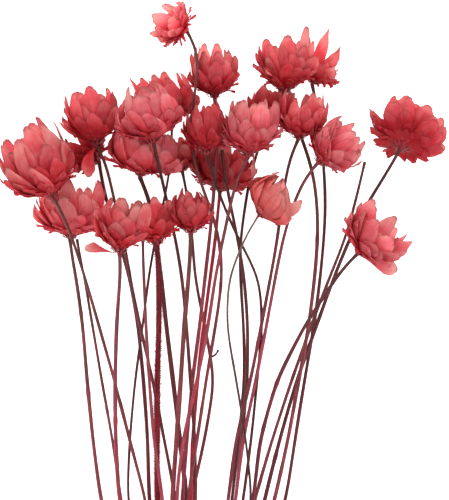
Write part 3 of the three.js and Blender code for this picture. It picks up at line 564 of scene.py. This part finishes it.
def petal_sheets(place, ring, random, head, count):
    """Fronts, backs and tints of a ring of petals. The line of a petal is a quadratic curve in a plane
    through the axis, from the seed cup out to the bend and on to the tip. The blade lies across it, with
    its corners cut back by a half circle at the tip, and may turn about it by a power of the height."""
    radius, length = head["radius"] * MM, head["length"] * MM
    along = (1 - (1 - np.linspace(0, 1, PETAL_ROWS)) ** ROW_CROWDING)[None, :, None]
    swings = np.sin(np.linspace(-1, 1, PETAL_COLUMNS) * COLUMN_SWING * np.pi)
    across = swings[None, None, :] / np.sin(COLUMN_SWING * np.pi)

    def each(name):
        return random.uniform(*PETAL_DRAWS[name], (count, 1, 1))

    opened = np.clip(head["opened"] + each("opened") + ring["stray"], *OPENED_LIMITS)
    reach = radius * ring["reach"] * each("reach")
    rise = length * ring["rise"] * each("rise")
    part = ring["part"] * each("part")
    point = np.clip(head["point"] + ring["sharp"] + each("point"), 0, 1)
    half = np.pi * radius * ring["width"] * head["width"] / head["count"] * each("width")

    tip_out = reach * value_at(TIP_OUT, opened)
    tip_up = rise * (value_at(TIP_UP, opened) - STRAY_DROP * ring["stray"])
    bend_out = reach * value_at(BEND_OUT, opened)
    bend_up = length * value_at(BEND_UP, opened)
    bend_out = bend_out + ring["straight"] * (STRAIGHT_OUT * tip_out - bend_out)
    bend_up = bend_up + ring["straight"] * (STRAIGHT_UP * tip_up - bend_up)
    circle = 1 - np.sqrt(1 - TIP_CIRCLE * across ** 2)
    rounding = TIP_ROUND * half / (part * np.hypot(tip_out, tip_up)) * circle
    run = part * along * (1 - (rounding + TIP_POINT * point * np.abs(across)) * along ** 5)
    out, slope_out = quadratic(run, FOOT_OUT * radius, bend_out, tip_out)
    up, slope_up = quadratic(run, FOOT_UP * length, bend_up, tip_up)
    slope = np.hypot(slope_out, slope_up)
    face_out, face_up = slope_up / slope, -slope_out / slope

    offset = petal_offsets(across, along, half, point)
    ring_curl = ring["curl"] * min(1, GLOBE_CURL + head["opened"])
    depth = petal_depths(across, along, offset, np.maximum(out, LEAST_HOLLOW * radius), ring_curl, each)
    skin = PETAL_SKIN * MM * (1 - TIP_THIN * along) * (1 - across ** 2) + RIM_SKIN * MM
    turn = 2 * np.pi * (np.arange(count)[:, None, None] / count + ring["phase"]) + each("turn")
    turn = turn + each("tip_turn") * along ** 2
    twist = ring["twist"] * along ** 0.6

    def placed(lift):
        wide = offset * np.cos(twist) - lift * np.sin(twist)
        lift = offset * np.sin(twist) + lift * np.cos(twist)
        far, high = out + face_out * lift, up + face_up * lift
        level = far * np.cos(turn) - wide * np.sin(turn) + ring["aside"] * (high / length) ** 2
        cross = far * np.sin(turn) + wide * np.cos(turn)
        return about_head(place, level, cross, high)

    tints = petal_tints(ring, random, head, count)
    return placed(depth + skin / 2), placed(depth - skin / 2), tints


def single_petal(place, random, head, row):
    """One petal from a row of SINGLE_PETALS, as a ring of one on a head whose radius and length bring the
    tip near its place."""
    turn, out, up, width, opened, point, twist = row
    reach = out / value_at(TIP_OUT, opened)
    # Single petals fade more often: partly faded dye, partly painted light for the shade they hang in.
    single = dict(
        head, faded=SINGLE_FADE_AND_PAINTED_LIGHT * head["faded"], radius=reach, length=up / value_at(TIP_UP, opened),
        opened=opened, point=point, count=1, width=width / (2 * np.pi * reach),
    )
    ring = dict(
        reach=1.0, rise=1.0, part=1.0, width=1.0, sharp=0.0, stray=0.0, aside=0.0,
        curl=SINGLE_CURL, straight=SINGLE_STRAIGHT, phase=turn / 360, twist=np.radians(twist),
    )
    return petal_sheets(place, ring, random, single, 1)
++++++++
# TASK INSTRUCTIONS
Only the lines from the beginning of the material to the line containing "half = np.pi" should be echoed, verbatim and in full.

# TASK RESPONSE
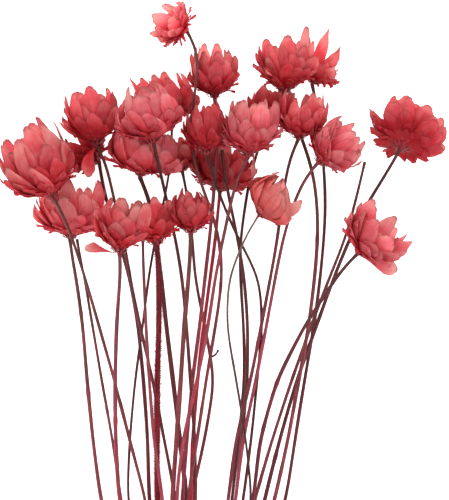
Write part 3 of the three.js and Blender code for this picture. It picks up at line 564 of scene.py. This part finishes it.
def petal_sheets(place, ring, random, head, count):
    """Fronts, backs and tints of a ring of petals. The line of a petal is a quadratic curve in a plane
    through the axis, from the seed cup out to the bend and on to the tip. The blade lies across it, with
    its corners cut back by a half circle at the tip, and may turn about it by a power of the height."""
    radius, length = head["radius"] * MM, head["length"] * MM
    along = (1 - (1 - np.linspace(0, 1, PETAL_ROWS)) ** ROW_CROWDING)[None, :, None]
    swings = np.sin(np.linspace(-1, 1, PETAL_COLUMNS) * COLUMN_SWING * np.pi)
    across = swings[None, None, :] / np.sin(COLUMN_SWING * np.pi)

    def each(name):
        return random.uniform(*PETAL_DRAWS[name], (count, 1, 1))

    opened = np.clip(head["opened"] + each("opened") + ring["stray"], *OPENED_LIMITS)
    reach = radius * ring["reach"] * each("reach")
    rise = length * ring["rise"] * each("rise")
    part = ring["part"] * each("part")
    point = np.clip(head["point"] + ring["sharp"] + each("point"), 0, 1)
    half = np.pi * radius * ring["width"] * head["width"] / head["count"] * each("width")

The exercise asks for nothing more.